--- Start Data provided ---

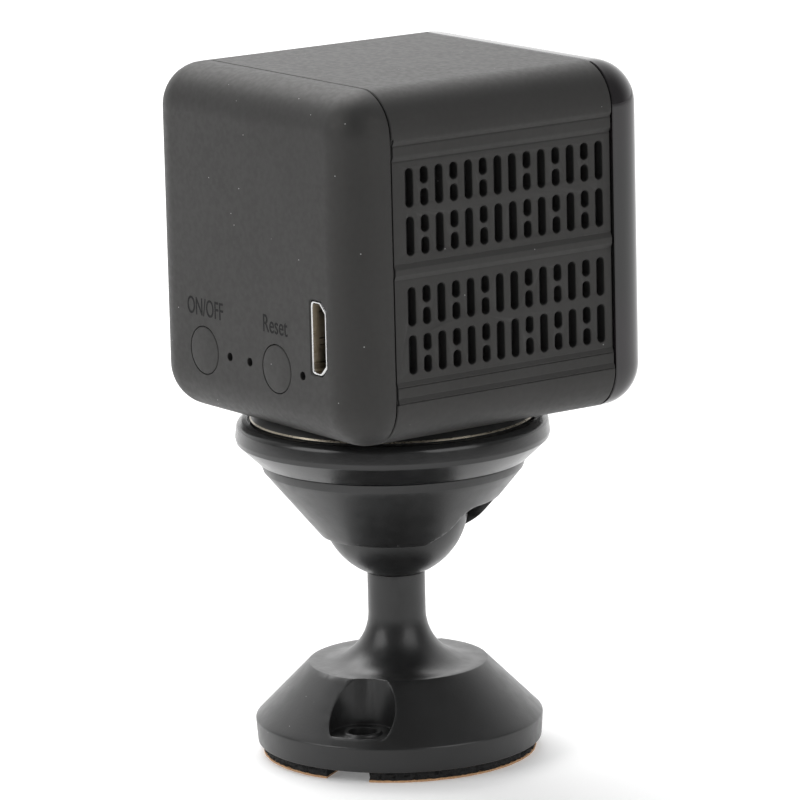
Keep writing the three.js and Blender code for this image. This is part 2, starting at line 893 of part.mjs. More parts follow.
function rearBoard() {
  const holes = boardScrews.map((place) =>
    discY(screwRadius + fitGap, rearBoardFront - 1, rearBoardBack + 1, place, 0, 8),
  );
  return cut(box(rearBoardX, [rearBoardFront, rearBoardBack], boardZ), ...holes);
}

function innerFrame() {
  const size = 2 * (meshX - meshThick - fitGap);
  const tall = 2 * innerHalfH - 0.5;
  const outline = shapeOf(roundedPoints(size, tall, 2.5));
  const gap = roundedPoints(size - 2 * frameBand, tall - 2 * frameBand, 1.5);
  outline.holes.push(shapeOf(gap.reverse()));
  const holes = boardScrews.map((place) =>
    discY(screwRadius + fitGap, frameBack - 2.2, frameBack + 1, place, 0, 8),
  );
  const usbRoom = slabY(usbOutline(0.4), halfL - usbDepth - 1, halfL);
  return cut(slabY(outline, frameBack - frameThick, frameBack), usbRoom, ...holes);
}

function boardScrew(place) {
  const top = rearBoardBack + 0.62;
  const foot = frameBack - 2;
  const screw = turned([
    [0, foot],
    [screwRadius, foot],
    [screwRadius, rearBoardBack + 0.02],
    [boardScrewHead, rearBoardBack + 0.02],
    [boardScrewHead, top],
    [0, top],
  ], 8);
  return onY(screw, place);
}

function tactSwitch([x, z]) {
  const side = 1.7;
  const body = box(
    [x - side, x + side],
    [rearBoardBack + restGap, rearBoardBack + 1],
    [z - side, z + side],
  );
  return body.add(discY(0.8, rearBoardBack + 0.9, plungerTop, [x, z], 0, 8));
}

function usbShell() {
  const back = halfL - usbDepth;
  const pocket = slabY(usbOutline(-usbWall), back + 0.5, halfL);
  return cut(slabY(usbOutline(0), back, halfL - 0.1), pocket);
}

function usbTongue() {
  const [x, z] = usbPlace;
  const back = halfL - usbDepth + 0.52;
  return box([x - 0.35, x + 0.25], [back, halfL - 0.9], [z - 2.7, z + 2.7]);
}

function lightPipe(place) {
  const foot = rearBoardBack + restGap;
  const top = halfL - 0.25;
  const profile = [
    [0, foot],
    [0.9, foot],
    [0.9, coverInner - 0.15],
    [pinHoleRadius - 0.06, coverInner - 0.15],
    [pinHoleRadius - 0.06, top],
    [0, top],
  ];
  return onY(turned(profile, 8), place);
}

function cardSocket() {
  const wide = cardWidth / 2 + 1.4;
  const body = box(
    [-wide, wide],
    [mainBoardBack + restGap, cardPlaceY + cardThick / 2 + 0.6],
    [-halfH + housingWall + 1.8, -halfH + cardLength + 1.5],
  );
  const room = box(
    [-cardWidth / 2 - 0.15, cardWidth / 2 + 0.15],
    [cardPlaceY - cardThick / 2 - 0.12, cardPlaceY + cardThick / 2 + 0.12],
    [-halfH, -halfH + cardLength + 0.4],
  );
  return cut(body, room);
}

function memoryCard() {
  return box(
    [-cardWidth / 2, cardWidth / 2],
    [cardPlaceY - cardThick / 2, cardPlaceY + cardThick / 2],
    [-halfH + 0.2, -halfH + 0.2 + cardLength],
  );
}

const steelTop = -innerHalfH + 1.2;
const mainBoardX = [boardMargin - innerHalfW, innerHalfW - boardMargin];
const mainBoardZ = boardZ.map((z) => z + 0.8);
const frameFront = frameBack - frameThick;
const cellX = [cellMargin - innerHalfW, innerHalfW - cellMargin];
const cellZ = [cellMargin - innerHalfH, innerHalfH - cellMargin + 1];
const cellY = [mainBoardBack + cellSpace[0], frameFront - cellSpace[1]];
const speakerRadius = 6.5;

camera.add(
  piece(
    "main_board",
    box(mainBoardX, [mainBoardFront, mainBoardBack], mainBoardZ),
    look.board(),
  ),
  piece(
    "shield_can",
    box([-7, 7], [mainBoardBack + restGap, mainBoardBack + 2], [2, boardHalf - 2]),
    look.steel(),
  ),
  piece("card_socket", cardSocket(), look.steel()),
  piece("memory_card", memoryCard(), look.chip()),
  piece("battery", box(cellX, cellY, cellZ), look.cell()),
  piece(
    "speaker",
    discY(speakerRadius, cellY[1] + 0.5, cellY[1] + 3.2, [4, 4], 0, 20),
    look.chip(),
  ),
  piece(
    "antenna_board",
    box(cellX, [mainBoardBack + 3.5, mainBoardBack + 11.5], [innerHalfH - 1.4, innerHalfH - 0.6]),
    look.board(),
  ),
  piece(
    "steel_plate",
    box([-12, 12], [cardPlaceY + 1.6, frameFront - 0.3], [-innerHalfH + 0.05, steelTop]),
    look.steel(),
  ),
  piece("inner_frame", innerFrame(), look.nylon()),
  piece("rear_board", rearBoard(), look.board()),
  piece("power_switch", tactSwitch(powerPlace), look.chip()),
  piece("reset_switch", tactSwitch(resetPlace), look.chip()),
  piece(
    "microphone",
    discY(1.4, rearBoardBack + restGap, rearBoardBack + 1.5, microphonePlace, 0, 12),
    look.cell(),
  ),
  piece("usb_shell", usbShell(), look.steel()),
  piece("usb_tongue", usbTongue(), look.chip()),
);
lightPlaces.forEach((place, i) => {
  camera.add(piece(`light_pipe_${i + 1}`, lightPipe(place), look.lamp()));
});
boardScrews.forEach((place, i) => {
  camera.add(piece(`board_screw_${i + 1}`, boardScrew(place), look.steel()));
});
const meshReach = (slotPitch * columnKinds.length) / 2;
const meshY = [grilleShift - meshReach, grilleShift + meshReach];
const meshHalf = rowHeights[0] + longSlot / 2 + 0.8;
for (const [name, side] of [["dust_mesh_left", -1], ["dust_mesh_right", 1]]) {
  const x = side > 0 ? [meshX - meshThick, meshX] : [-meshX, meshThick - meshX];
  camera.add(piece(name, box(x, meshY, [-meshHalf, meshHalf]), look.mesh()));
}

// ---------------------------------------------------------------- buttons

// A cap flush with the rear face, a flange behind the wall and a stub over the switch.
function button(place) {
  const flangeTop = coverInner - 0.1;
  const profile = [
    [0, plungerTop + buttonTravel + 0.1],
    [1, plungerTop + buttonTravel + 0.1],
    [1, flangeTop - 0.5],
    [buttonRadius + buttonFlange, flangeTop - 0.5],
    [buttonRadius + buttonFlange, flangeTop],
    [buttonRadius, flangeTop],
    [buttonRadius, halfL - 0.1],
    [buttonRadius - 0.15, halfL],
    [0, halfL],
  ];
  return onY(turned(profile, 20), place);
}

camera.add(
  piece("power_button", button(powerPlace), look.matteBlack()),
  piece("reset_button", button(resetPlace), look.matteBlack()),
);

const part = new THREE.Group();
part.add(stand, ballGroup, head, magnetPlate, camera);

export default part;
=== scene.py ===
# %% [markdown]
# # A cube camera on a magnetic ball-joint stand
# The mechanical model is loaded first and stays fixed: it gives every place and every moving body.
# This script then makes the surfaces that a person would see and touch, in metres, in the same frame.

# %% Load the frame
import json
from math import asin, cos, degrees, hypot, pi, radians, sin, sqrt

import bmesh
import bpy
from mathutils import Matrix, Vector, noise


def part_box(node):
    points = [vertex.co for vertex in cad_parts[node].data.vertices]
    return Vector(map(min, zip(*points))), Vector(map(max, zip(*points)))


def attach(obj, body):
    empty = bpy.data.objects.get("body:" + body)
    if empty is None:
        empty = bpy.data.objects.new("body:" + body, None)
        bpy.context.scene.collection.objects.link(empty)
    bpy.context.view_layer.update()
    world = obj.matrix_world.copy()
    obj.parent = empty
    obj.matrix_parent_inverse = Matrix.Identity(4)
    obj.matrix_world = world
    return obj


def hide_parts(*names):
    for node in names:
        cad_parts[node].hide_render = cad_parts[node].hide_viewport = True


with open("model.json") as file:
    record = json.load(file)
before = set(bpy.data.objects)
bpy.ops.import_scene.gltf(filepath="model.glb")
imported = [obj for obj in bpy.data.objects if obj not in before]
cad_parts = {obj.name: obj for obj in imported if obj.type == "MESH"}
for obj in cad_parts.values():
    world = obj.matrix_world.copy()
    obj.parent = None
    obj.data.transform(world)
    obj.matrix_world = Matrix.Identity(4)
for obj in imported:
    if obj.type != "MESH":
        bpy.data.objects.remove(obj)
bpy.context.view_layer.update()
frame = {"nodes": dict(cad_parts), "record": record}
MM = 0.001
scene = bpy.context.scene

# %% [markdown]
# ## Places
# The camera is modelled about its own middle and the stand about its axis, both in millimetres, because
# that is how a drawing gives them. Only the last step of each piece puts it into the frame.

# %% Places from the frame
X, Y, Z = 0, 1, 2


def lowest(node, axis):
    """Where a node of the frame starts along an axis, in millimetres."""
    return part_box(node)[0][axis] / MM


def highest(node, axis):
    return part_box(node)[1][axis] / MM


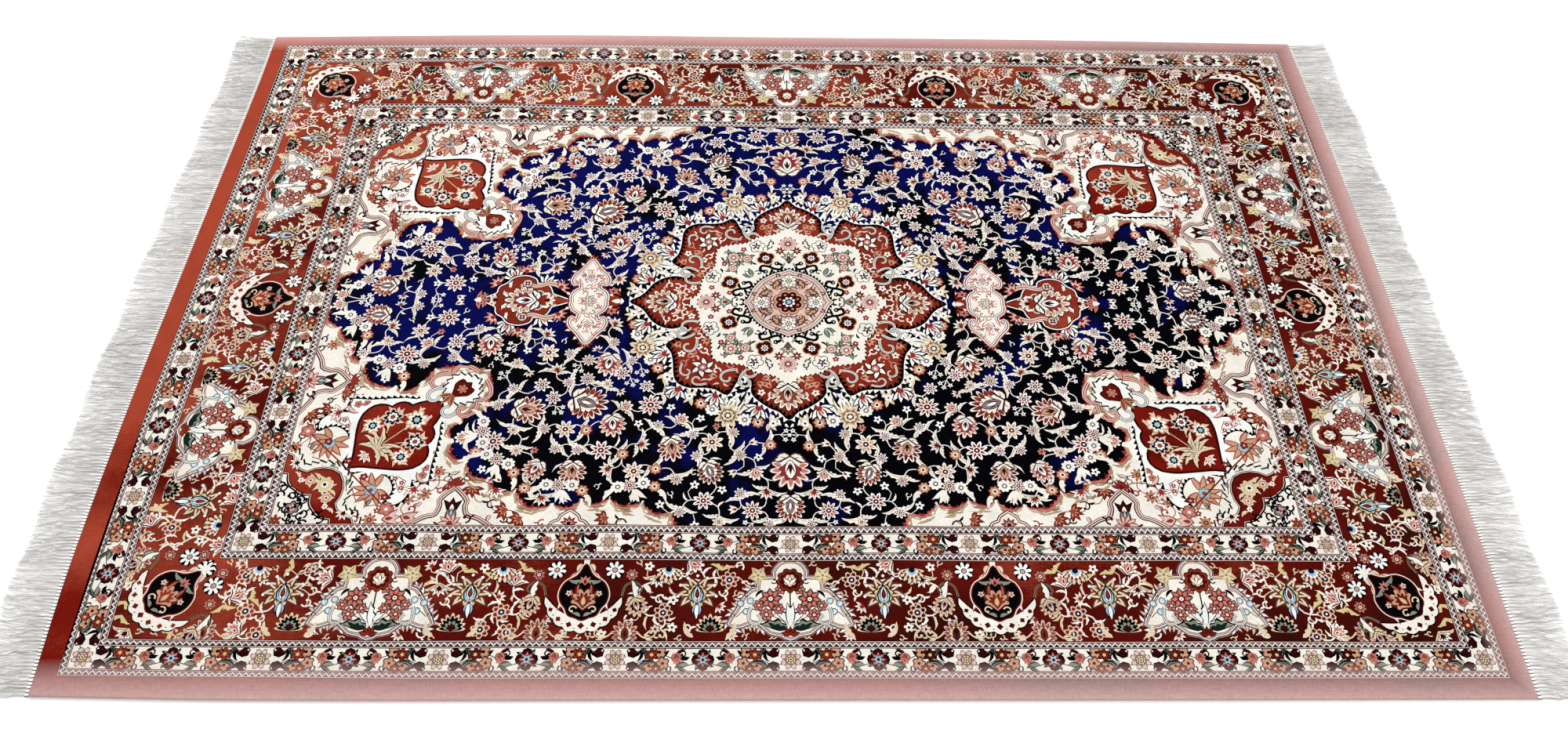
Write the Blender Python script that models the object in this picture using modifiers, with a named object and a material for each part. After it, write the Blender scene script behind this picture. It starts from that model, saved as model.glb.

--- End Data provided ---

# [What you are asked to do]
Filter the listing above for the string "record" and copy every matching line.

# [Written answer]
    record = json.load(file)
frame = {"nodes": dict(cad_parts), "record": record}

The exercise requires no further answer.